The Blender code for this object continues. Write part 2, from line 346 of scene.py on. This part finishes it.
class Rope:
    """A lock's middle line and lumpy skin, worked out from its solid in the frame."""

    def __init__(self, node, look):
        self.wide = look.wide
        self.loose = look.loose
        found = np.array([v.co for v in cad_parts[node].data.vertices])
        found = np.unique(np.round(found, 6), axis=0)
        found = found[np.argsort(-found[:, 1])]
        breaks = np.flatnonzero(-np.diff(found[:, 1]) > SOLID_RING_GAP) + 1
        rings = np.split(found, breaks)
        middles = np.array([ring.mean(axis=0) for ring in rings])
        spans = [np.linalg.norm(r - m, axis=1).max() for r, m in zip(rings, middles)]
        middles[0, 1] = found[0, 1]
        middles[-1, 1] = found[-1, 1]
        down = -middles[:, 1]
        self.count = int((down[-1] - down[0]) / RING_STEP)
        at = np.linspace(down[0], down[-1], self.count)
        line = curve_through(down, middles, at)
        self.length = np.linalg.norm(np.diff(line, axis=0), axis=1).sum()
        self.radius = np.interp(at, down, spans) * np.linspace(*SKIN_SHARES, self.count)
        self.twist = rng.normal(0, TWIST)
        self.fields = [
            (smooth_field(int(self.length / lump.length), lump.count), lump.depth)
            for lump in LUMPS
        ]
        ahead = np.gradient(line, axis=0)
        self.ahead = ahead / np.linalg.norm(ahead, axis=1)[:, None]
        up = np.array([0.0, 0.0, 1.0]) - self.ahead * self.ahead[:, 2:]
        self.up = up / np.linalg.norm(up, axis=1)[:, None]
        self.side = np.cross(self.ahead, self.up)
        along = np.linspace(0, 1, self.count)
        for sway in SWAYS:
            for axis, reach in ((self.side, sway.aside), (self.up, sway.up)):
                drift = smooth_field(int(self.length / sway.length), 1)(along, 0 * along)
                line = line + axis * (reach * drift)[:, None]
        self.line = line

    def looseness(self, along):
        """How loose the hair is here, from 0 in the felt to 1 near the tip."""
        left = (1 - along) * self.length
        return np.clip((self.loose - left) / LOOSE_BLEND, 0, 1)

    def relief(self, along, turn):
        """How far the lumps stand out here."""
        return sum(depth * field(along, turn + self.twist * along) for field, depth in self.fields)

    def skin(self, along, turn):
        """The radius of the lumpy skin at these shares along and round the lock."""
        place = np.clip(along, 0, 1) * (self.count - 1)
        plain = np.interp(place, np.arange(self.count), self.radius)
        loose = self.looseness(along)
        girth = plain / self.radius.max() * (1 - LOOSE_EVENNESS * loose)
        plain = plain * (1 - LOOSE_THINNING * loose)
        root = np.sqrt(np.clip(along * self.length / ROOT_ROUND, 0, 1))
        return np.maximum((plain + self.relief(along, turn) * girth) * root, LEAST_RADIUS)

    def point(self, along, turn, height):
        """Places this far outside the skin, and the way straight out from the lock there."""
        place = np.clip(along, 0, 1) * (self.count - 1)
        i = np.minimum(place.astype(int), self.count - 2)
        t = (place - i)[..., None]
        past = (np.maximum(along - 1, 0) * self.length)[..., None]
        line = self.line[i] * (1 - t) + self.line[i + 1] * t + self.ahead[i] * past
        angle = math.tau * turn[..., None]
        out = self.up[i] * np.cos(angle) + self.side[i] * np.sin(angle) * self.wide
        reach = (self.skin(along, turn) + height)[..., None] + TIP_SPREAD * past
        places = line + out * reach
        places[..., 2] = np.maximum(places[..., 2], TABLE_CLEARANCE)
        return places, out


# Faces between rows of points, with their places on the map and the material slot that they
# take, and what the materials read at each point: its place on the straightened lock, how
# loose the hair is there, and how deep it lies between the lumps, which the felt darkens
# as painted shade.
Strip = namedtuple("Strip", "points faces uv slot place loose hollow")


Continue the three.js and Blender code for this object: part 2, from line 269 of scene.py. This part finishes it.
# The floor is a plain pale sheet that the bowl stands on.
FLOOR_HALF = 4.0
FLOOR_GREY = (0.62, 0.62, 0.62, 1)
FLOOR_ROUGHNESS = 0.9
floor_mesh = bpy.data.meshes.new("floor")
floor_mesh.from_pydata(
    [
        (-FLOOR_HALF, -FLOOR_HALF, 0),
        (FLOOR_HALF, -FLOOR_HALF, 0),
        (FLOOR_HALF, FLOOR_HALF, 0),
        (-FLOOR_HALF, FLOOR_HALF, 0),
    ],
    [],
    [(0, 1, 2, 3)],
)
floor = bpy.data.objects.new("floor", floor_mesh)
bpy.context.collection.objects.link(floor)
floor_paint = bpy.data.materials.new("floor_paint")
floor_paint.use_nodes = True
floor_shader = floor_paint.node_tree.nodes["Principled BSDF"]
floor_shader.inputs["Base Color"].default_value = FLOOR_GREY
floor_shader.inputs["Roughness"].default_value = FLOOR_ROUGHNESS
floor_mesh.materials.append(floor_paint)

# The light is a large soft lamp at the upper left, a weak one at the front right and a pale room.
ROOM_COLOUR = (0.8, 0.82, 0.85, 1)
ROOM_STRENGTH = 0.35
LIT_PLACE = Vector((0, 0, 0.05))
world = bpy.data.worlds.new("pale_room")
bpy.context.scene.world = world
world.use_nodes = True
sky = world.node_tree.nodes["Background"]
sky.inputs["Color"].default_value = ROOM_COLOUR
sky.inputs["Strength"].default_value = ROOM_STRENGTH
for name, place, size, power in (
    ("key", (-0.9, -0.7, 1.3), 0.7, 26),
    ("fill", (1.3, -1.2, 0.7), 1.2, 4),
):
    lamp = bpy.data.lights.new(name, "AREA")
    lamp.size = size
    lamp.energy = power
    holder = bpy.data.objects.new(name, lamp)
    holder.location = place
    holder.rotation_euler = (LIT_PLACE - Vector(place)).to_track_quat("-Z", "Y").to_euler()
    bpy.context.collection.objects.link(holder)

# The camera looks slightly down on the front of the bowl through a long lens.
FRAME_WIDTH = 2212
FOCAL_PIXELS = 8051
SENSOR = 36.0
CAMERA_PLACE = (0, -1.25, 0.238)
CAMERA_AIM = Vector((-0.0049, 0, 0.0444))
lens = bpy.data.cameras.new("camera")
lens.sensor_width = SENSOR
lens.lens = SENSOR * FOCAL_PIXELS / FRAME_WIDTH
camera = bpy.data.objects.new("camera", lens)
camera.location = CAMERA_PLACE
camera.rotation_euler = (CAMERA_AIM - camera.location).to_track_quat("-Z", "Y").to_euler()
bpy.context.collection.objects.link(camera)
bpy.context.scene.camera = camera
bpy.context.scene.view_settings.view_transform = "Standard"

·····

Task brief: Above are some records; repeat all of them exactly.

Output:
The Blender code for this object continues. Write part 2, from line 346 of scene.py on. This part finishes it.
class Rope:
    """A lock's middle line and lumpy skin, worked out from its solid in the frame."""

    def __init__(self, node, look):
        self.wide = look.wide
        self.loose = look.loose
        found = np.array([v.co for v in cad_parts[node].data.vertices])
        found = np.unique(np.round(found, 6), axis=0)
        found = found[np.argsort(-found[:, 1])]
        breaks = np.flatnonzero(-np.diff(found[:, 1]) > SOLID_RING_GAP) + 1
        rings = np.split(found, breaks)
        middles = np.array([ring.mean(axis=0) for ring in rings])
        spans = [np.linalg.norm(r - m, axis=1).max() for r, m in zip(rings, middles)]
        middles[0, 1] = found[0, 1]
        middles[-1, 1] = found[-1, 1]
        down = -middles[:, 1]
        self.count = int((down[-1] - down[0]) / RING_STEP)
        at = np.linspace(down[0], down[-1], self.count)
        line = curve_through(down, middles, at)
        self.length = np.linalg.norm(np.diff(line, axis=0), axis=1).sum()
        self.radius = np.interp(at, down, spans) * np.linspace(*SKIN_SHARES, self.count)
        self.twist = rng.normal(0, TWIST)
        self.fields = [
            (smooth_field(int(self.length / lump.length), lump.count), lump.depth)
            for lump in LUMPS
        ]
        ahead = np.gradient(line, axis=0)
        self.ahead = ahead / np.linalg.norm(ahead, axis=1)[:, None]
        up = np.array([0.0, 0.0, 1.0]) - self.ahead * self.ahead[:, 2:]
        self.up = up / np.linalg.norm(up, axis=1)[:, None]
        self.side = np.cross(self.ahead, self.up)
        along = np.linspace(0, 1, self.count)
        for sway in SWAYS:
            for axis, reach in ((self.side, sway.aside), (self.up, sway.up)):
                drift = smooth_field(int(self.length / sway.length), 1)(along, 0 * along)
                line = line + axis * (reach * drift)[:, None]
        self.line = line

    def looseness(self, along):
        """How loose the hair is here, from 0 in the felt to 1 near the tip."""
        left = (1 - along) * self.length
        return np.clip((self.loose - left) / LOOSE_BLEND, 0, 1)

    def relief(self, along, turn):
        """How far the lumps stand out here."""
        return sum(depth * field(along, turn + self.twist * along) for field, depth in self.fields)

    def skin(self, along, turn):
        """The radius of the lumpy skin at these shares along and round the lock."""
        place = np.clip(along, 0, 1) * (self.count - 1)
        plain = np.interp(place, np.arange(self.count), self.radius)
        loose = self.looseness(along)
        girth = plain / self.radius.max() * (1 - LOOSE_EVENNESS * loose)
        plain = plain * (1 - LOOSE_THINNING * loose)
        root = np.sqrt(np.clip(along * self.length / ROOT_ROUND, 0, 1))
        return np.maximum((plain + self.relief(along, turn) * girth) * root, LEAST_RADIUS)

    def point(self, along, turn, height):
        """Places this far outside the skin, and the way straight out from the lock there."""
        place = np.clip(along, 0, 1) * (self.count - 1)
        i = np.minimum(place.astype(int), self.count - 2)
        t = (place - i)[..., None]
        past = (np.maximum(along - 1, 0) * self.length)[..., None]
        line = self.line[i] * (1 - t) + self.line[i + 1] * t + self.ahead[i] * past
        angle = math.tau * turn[..., None]
        out = self.up[i] * np.cos(angle) + self.side[i] * np.sin(angle) * self.wide
        reach = (self.skin(along, turn) + height)[..., None] + TIP_SPREAD * past
        places = line + out * reach
        places[..., 2] = np.maximum(places[..., 2], TABLE_CLEARANCE)
        return places, out


# Faces between rows of points, with their places on the map and the material slot that they
# take, and what the materials read at each point: its place on the straightened lock, how
# loose the hair is there, and how deep it lies between the lumps, which the felt darkens
# as painted shade.
Strip = namedtuple("Strip", "points faces uv slot place loose hollow")


Continue the three.js and Blender code for this object: part 2, from line 269 of scene.py. This part finishes it.
# The floor is a plain pale sheet that the bowl stands on.
FLOOR_HALF = 4.0
FLOOR_GREY = (0.62, 0.62, 0.62, 1)
FLOOR_ROUGHNESS = 0.9
floor_mesh = bpy.data.meshes.new("floor")
floor_mesh.from_pydata(
    [
        (-FLOOR_HALF, -FLOOR_HALF, 0),
        (FLOOR_HALF, -FLOOR_HALF, 0),
        (FLOOR_HALF, FLOOR_HALF, 0),
        (-FLOOR_HALF, FLOOR_HALF, 0),
    ],
    [],
    [(0, 1, 2, 3)],
)
floor = bpy.data.objects.new("floor", floor_mesh)
bpy.context.collection.objects.link(floor)
floor_paint = bpy.data.materials.new("floor_paint")
floor_paint.use_nodes = True
floor_shader = floor_paint.node_tree.nodes["Principled BSDF"]
floor_shader.inputs["Base Color"].default_value = FLOOR_GREY
floor_shader.inputs["Roughness"].default_value = FLOOR_ROUGHNESS
floor_mesh.materials.append(floor_paint)

# The light is a large soft lamp at the upper left, a weak one at the front right and a pale room.
ROOM_COLOUR = (0.8, 0.82, 0.85, 1)
ROOM_STRENGTH = 0.35
LIT_PLACE = Vector((0, 0, 0.05))
world = bpy.data.worlds.new("pale_room")
bpy.context.scene.world = world
world.use_nodes = True
sky = world.node_tree.nodes["Background"]
sky.inputs["Color"].default_value = ROOM_COLOUR
sky.inputs["Strength"].default_value = ROOM_STRENGTH
for name, place, size, power in (
    ("key", (-0.9, -0.7, 1.3), 0.7, 26),
    ("fill", (1.3, -1.2, 0.7), 1.2, 4),
):
    lamp = bpy.data.lights.new(name, "AREA")
    lamp.size = size
    lamp.energy = power
    holder = bpy.data.objects.new(name, lamp)
    holder.location = place
    holder.rotation_euler = (LIT_PLACE - Vector(place)).to_track_quat("-Z", "Y").to_euler()
    bpy.context.collection.objects.link(holder)

# The camera looks slightly down on the front of the bowl through a long lens.
FRAME_WIDTH = 2212
FOCAL_PIXELS = 8051
SENSOR = 36.0
CAMERA_PLACE = (0, -1.25, 0.238)
CAMERA_AIM = Vector((-0.0049, 0, 0.0444))
lens = bpy.data.cameras.new("camera")
lens.sensor_width = SENSOR
lens.lens = SENSOR * FOCAL_PIXELS / FRAME_WIDTH
camera = bpy.data.objects.new("camera", lens)
camera.location = CAMERA_PLACE
camera.rotation_euler = (CAMERA_AIM - camera.location).to_track_quat("-Z", "Y").to_euler()
bpy.context.collection.objects.link(camera)
bpy.context.scene.camera = camera
bpy.context.scene.view_settings.view_transform = "Standard"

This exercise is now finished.